Dan Sperber has, to my eye, cracked this problem. In a slim, elegant volume of 15 years ago with the modest title Explaining Culture, he outlined a theory of culture as the residue of the epidemic spread of ideas. In this model, there is no meme, no unit of culture separate from the blooming, buzzing confusion of transactions. Instead, all cultural transmission can be reduced to one of two types: making a mental representation public, or internalizing a mental version of a public presentation. As Sperber puts it, “Culture is the precipitate of cognition and communication in a human population.”
Sperber’s two primitives—externalization of ideas, internalization of expressions—give us a way to think of culture not as a big container people inhabit, but rather as a network whose traces, drawn carefully, let us ask how the behaviors of individuals create larger, longer-lived patterns.
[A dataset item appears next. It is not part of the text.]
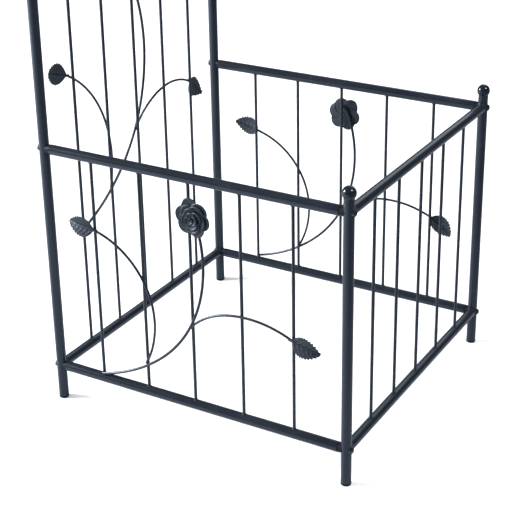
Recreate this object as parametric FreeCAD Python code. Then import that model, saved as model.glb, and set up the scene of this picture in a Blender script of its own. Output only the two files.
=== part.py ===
import FreeCAD, Part
import math
import os

# Garden arch with a plant stand on each side. Each side is a tall trellis panel, bolted to a
# three-sided stand, and the two halves of the arched roof plug into the tall posts.
# Frame: origin on the ground midway between all the feet, +X to the right-hand stand,
# +Y to the rear, +Z up. The way through the arch runs along Y. Sizes are in millimetres.

# Driving sizes
passage_width = 1000.0      # left tall post's axis to right tall post's axis
stand_length = 521.0        # tall post's axis to short post's axis
frame_depth = 492.0         # front post's axis to rear post's axis
low_rail_height = 60.5      # axis of the lowest rails
high_rail_height = 438.5    # axis of the stand's upper rails
joint_height = 1080.0       # where a roof half plugs into the tall posts
spring_height = 1604.0      # where the hoops start to bend
tube_diameter = 16.0
tube_wall = 1.0
rod_diameter = 5.0
rods_per_panel = 5
rungs_per_half = 5
ball_diameter = 21.0

# Fittings
foot_thickness = 4.0
spigot_clearance = 0.1
spigot_length = 16.0
short_post_rise = 21.5      # upper rail's axis to the short post's cut end
collar_length = 5.0         # exposed part of a rail's end plug
collar_diameter = 15.0
plug_depth = 22.0           # part of the end plug inside the rail
bolt_diameter = 6.0
bolt_head_diameter = 10.5
bolt_head_rise = 3.8
bolt_reach = 16.0           # thread engaged past the post
socket_width = 4.0
socket_depth = 2.5
bolt_clearance = 0.2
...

Some public representations are consistently learned and then re-expressed and re-learned—Mother Goose rhymes, tartan patterns, and peer review have all survived for centuries. Others move from ubiquitous to marginal in a matter of years—pet rocks, the Pina Colada song. Still others thrive only within a subcultural domain—cosplay, Civil War re-enactment. (Indeed, a sub-culture is simply a network of people who traffic in particular representations, representations that are largely inert in the larger culture.)
With Sperber’s network-tracing model, culture is best analyzed as an overlapping set of transactions, rather than as a container or a thing or a force. Given this, we can ask detailed questions about which private ideas are made public where, and we can ask when and how often those public ideas take hold in individual minds.